Singer-songwriter Sarah McLachlan builds a mystery in Starlight Theatre performance

07/04/2014 7:00 AM

07/05/2014 8:10 PM

Sarah McLachlan bungled the opening chords of her signature song at Starlight Theatre on Thursday. She gracefully laughed off the mistake and began a rendition of her 1997 hit “Building a Mystery” anew.

The miscue was one of the only moments of the concert that was less than pristine.

For more than two hours (not including a 20-minute intermission), McLachlan provided a gleaming survey of her career for an audience of more than 2,500.

“Fumbling Towards Ecstasy,” the Canadian singer-songwriter’s third album, made her a star in the United States in 1994. After organizing the Lilith Fair tours to showcase the work of underappreciated female musicians, McLachlan became a paragon of the international folk-rock community.

McLachlan blends new age sensitivity with sultry love songs, a unique sensibility she corroborated by revealing that a candle and bras were among her purchases during a shopping trip to the Country Club Plaza.

Whether she was sharing adages such as “every single one of us has a light within us” or making self-deprecating jokes about her tendency to write “broken-hearted love songs,” McLachlan’s engaging commentary provided insights into her creative process. She dedicated a song to her late father and another to her two daughters.

The motivational “In Your Shoes” and the elegantly Beatles-esque “Adia” were the most compelling selections in the pleasant opening set. The onset of darkness and a seeming boost in volume allowed McLachlan and her four-piece band to gain traction during the second set.

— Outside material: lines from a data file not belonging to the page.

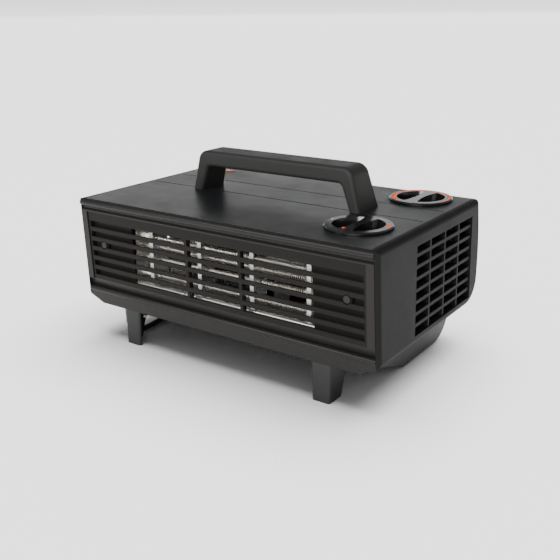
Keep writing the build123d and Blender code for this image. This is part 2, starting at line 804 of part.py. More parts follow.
def handle():
    """Carrying handle: two flared legs and a grip, rounded all over, with screw holes below."""
    base_inner = HANDLE_BASE_HALF - HANDLE_LEG
    face = make_face(
        Polyline(
            [(-HANDLE_BASE_HALF, DECK_Z), (-HANDLE_TOP_HALF, HANDLE_TOP), (HANDLE_TOP_HALF, HANDLE_TOP),
             (HANDLE_BASE_HALF, DECK_Z), (base_inner, DECK_Z), (GRIP_INNER_HALF, GRIP_UNDER),
             (-GRIP_INNER_HALF, GRIP_UNDER), (-base_inner, DECK_Z)],
            close=True,
        )
    )
    face = fillet(face.vertices().filter_by(lambda v: v.Y > HANDLE_TOP - SEAM), HANDLE_CORNER)
    face = fillet(face.vertices().filter_by(lambda v: abs(v.Y - GRIP_UNDER) < SEAM), HANDLE_INNER_CORNER)
    bow = prism_y(face, HANDLE_FRONT, HANDLE_FRONT + HANDLE_BASE_DEPTH)
    lean = section(
        [
            (HANDLE_FRONT + HANDLE_BASE_DEPTH, DECK_Z),
            (HANDLE_FRONT + HANDLE_TOP_DEPTH, HANDLE_TOP),
            (HANDLE_FRONT + HANDLE_TOP_DEPTH, HANDLE_TOP + WALL),
            (HANDLE_FRONT + 2 * HANDLE_BASE_DEPTH, HANDLE_TOP + WALL),
            (HANDLE_FRONT + 2 * HANDLE_BASE_DEPTH, DECK_Z),
        ]
    )
    bow -= prism_x(lean, -HALF, HALF)
    faces = bow.faces()
    front = faces.sort_by(Axis.Y)[0]
    rear = faces.sort_by(Axis.Y)[-1]
    edges = [edge for face in (front, rear) for edge in face.edges() if (edge @ 0.5).Z > DECK_Z + SEAM]
    bow = fillet(edges, HANDLE_ROUND)
    for x, depth in handle_screw_places():
        bow -= rod_z(DECK_Z - WALL, DECK_Z + HANDLE_SCREW, x, depth, SCREW_SHANK + SCREW_PLAY)
    return bow


def knob(depth):
    """Dished dial with a waisted grip bar across it and a hub below for its shaft."""
    cup_low = KNOB_TOP - KNOB_HEIGHT
    disc = rod_z(KNOB_TOP - KNOB_FLANGE, KNOB_TOP, 0, 0, KNOB_RADIUS)
    disc = chamfer(disc.edges().sort_by(Axis.Z)[-1], KNOB_EDGE)
    dial = disc + rod_z(cup_low, KNOB_TOP - KNOB_EDGE, 0, 0, KNOB_CUP)
    floor = cup_low + KNOB_FLOOR
    dish = Pos(0, back(0), floor) * extrude(Circle(KNOB_DISH - GRIP_FOOT), amount=KNOB_TOP - floor, taper=-14)
    waist = GRIP_WAIST / 2
    end = GRIP_END / 2
    reach = KNOB_CUP
    bar = make_face(
        [
            ThreePointArc((-end, -reach), (-waist, 0), (-end, reach)),
            Line((-end, reach), (end, reach)),
            ThreePointArc((end, reach), (waist, 0), (end, -reach)),
            Line((end, -reach), (-end, -reach)),
        ]
    )
    bar = Pos(0, back(0), floor) * extrude(bar, amount=KNOB_TOP - floor)
    dial -= dish - bar
    dial += rod_z(WELL_FLOOR_Z + WELL_FLOOR, cup_low, 0, 0, HUB_RADIUS)
    dial -= rod_z(0, shaft_top(), 0, 0, SHAFT_RADIUS)
    return Pos(KNOB_X, depth, 0) * dial


def shaft_top():
    """Top end of both control shafts, inside the knob's bar."""
    return KNOB_TOP - KNOB_FLANGE - KNOB_FLOOR


def control_shaft(depth, length):
    """Shaft of a dial, from inside its control up into the knob."""
    return rod_z(WELL_FLOOR_Z - length, shaft_top(), KNOB_X, depth, SHAFT_RADIUS)


def tab(x, depth, z_high):
    """A flat push-on tab that points down."""
    half = TAB_WIDTH / 2
    return block(x - half, x + half, depth - TAB_THICK / 2, depth + TAB_THICK / 2, z_high - TAB_LENGTH, z_high)


def selector_switch():
    """Rotary switch body under the front well, with its round neck, bore and four tabs."""
    half = SWITCH_WIDTH / 2
    low = WELL_FLOOR_Z - SWITCH_HEIGHT
    body = block(KNOB_X - half, KNOB_X + half, SELECTOR_DEPTH - half, SELECTOR_DEPTH + half, low, WELL_FLOOR_Z)
    body = chamfer(body.edges().filter_by(Axis.Z), WALL)
    body += rod_z(WELL_FLOOR_Z, WELL_FLOOR_Z + WELL_FLOOR - SEAM, KNOB_X, SELECTOR_DEPTH, HUB_RADIUS)
    for across in (-1, 1):
        for along in (-1, 1):
            body += tab(KNOB_X + across * half / 2, SELECTOR_DEPTH + along * half / 2, low + SEAM)
    return body - rod_z(low + WALL, DECK_Z, KNOB_X, SELECTOR_DEPTH, SHAFT_RADIUS + SHAFT_PLAY)


def thermostat():
    """Bimetal thermostat under the rear well: ceramic stack, bent frame, contact arm."""
    depth = thermostat_depth()
    half = SWITCH_WIDTH / 2
    low = WELL_FLOOR_Z - THERMOSTAT_HEIGHT
    body = block(
        KNOB_X - half, KNOB_X + half, depth - HUB_RADIUS, depth + HUB_RADIUS, WELL_FLOOR_Z - WALL, WELL_FLOOR_Z
    )
    body += rod_z(WELL_FLOOR_Z - WALL, WELL_FLOOR_Z + WELL_FLOOR - SEAM, KNOB_X, depth, HUB_RADIUS)
    stack_x = KNOB_X - half + HUB_RADIUS / 2
    body += rod_z(low, WELL_FLOOR_Z - WALL, stack_x, depth, HUB_RADIUS / 2)
    arm = block(
        stack_x, stack_x + BLADE_LENGTH, depth - SHAFT_RADIUS, depth + SHAFT_RADIUS, low, low + TAB_THICK
    )
    body += arm
    return body - rod_z(low + WALL, DECK_Z, KNOB_X, depth, SHAFT_RADIUS + SHAFT_PLAY)


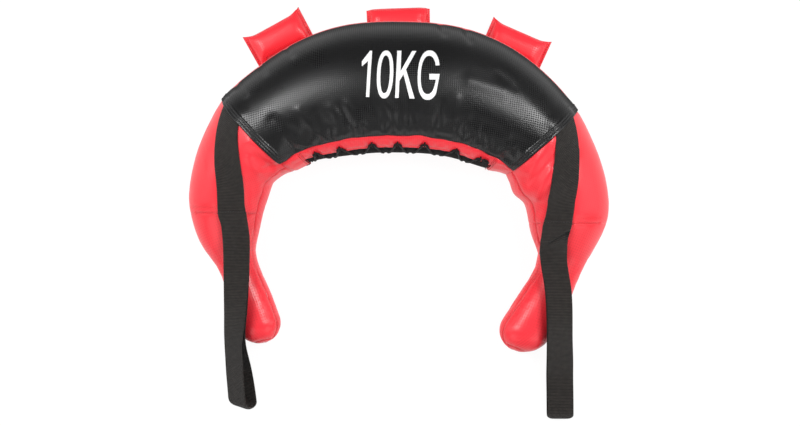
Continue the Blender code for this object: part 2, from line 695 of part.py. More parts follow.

A tasteful arrangement of “Fumbling Towards Ecstasy”’s “Hold On” was superior to the original recording. A solo reading of “Angel” featuring McLachlan’s piano work was lovely while the audience sing-along on “Ice Cream” resembled a massive choir of altos and sopranos.

McLachlan suggested that her voice was ragged, but her powerful singing indicated otherwise. Her tricky yodel-like vocal maneuvers during an emotive version of “Sweet Surrender” were particularly impressive.

McLachlan fielded written questions from the audience and invited two sets of contest winners to sit on the stage. In addition to sharing her affection for the Plaza, these interactions caused McLachlan to address topics ranging from her weakness for Starburst candy to her admiration of the young Pakistani activist Malala Yousafzai.

She also recalled consoling herself by listening to Genesis’ “The Lamb Lies Down on Broadway” album after being bullied as a teenager.

No one bullied McLachlan at Starlight Theatre. Instead, many members of the audience reacted to her presence with the ardor of zealots. Their shouts of devotion were entirely merited.